Сейчас на уровне федеральных норм вводятся новые виды рубок, которые позволят увеличить продуктивность лесов. Например, когда вырубаются только деревья, составляющие верхний ярус. Это дает возможность ускоренного роста деревьев второго яруса. Повсеместное использование такой технологии позволит увеличить продуктивность кировских лесов еще, очень приблизительно, на 1 млн куб. м. Сейчас мы будем работать над тем, чтобы лесной ресурс добывался именно с применением таких технологий. Это задача на несколько ближайших лет.
– О технологиях.
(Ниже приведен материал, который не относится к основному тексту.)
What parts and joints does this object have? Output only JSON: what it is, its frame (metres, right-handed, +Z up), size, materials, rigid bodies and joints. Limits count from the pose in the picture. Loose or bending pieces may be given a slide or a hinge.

Полагаю современные лесозаготовительные комплексы позволяют серьезно повысить производительность в лесной сфере.
– Сейчас на лесозаготовке у нас в области работает порядка 3600 человек. Современный лесозаготовительный комплекс сокращает количество работников примерно в 10 раз. Порой возникают сомнения в том, а стоит ли нам оставлять без работы 9 человек? В каких-то ситуациях это действительно необходимо, тем более там, где есть дефицит работников.
Есть и другой социальный эффект. Оператор комплекса получает 60-100 тыс. рублей в месяц. Это очень достойные зарплаты. На этих позициях занято много молодых людей, значительная часть из которых имеет высшее образование. Так или иначе, внедрение такой серьезной техники имеет серьезные социальные последствия.
– Но есть другая сторона вопроса — реальная доступность лесных ресурсов. В частности в Белой Холунице есть знакомые, которые говорят, что в этом лесном районе доступного леса нет.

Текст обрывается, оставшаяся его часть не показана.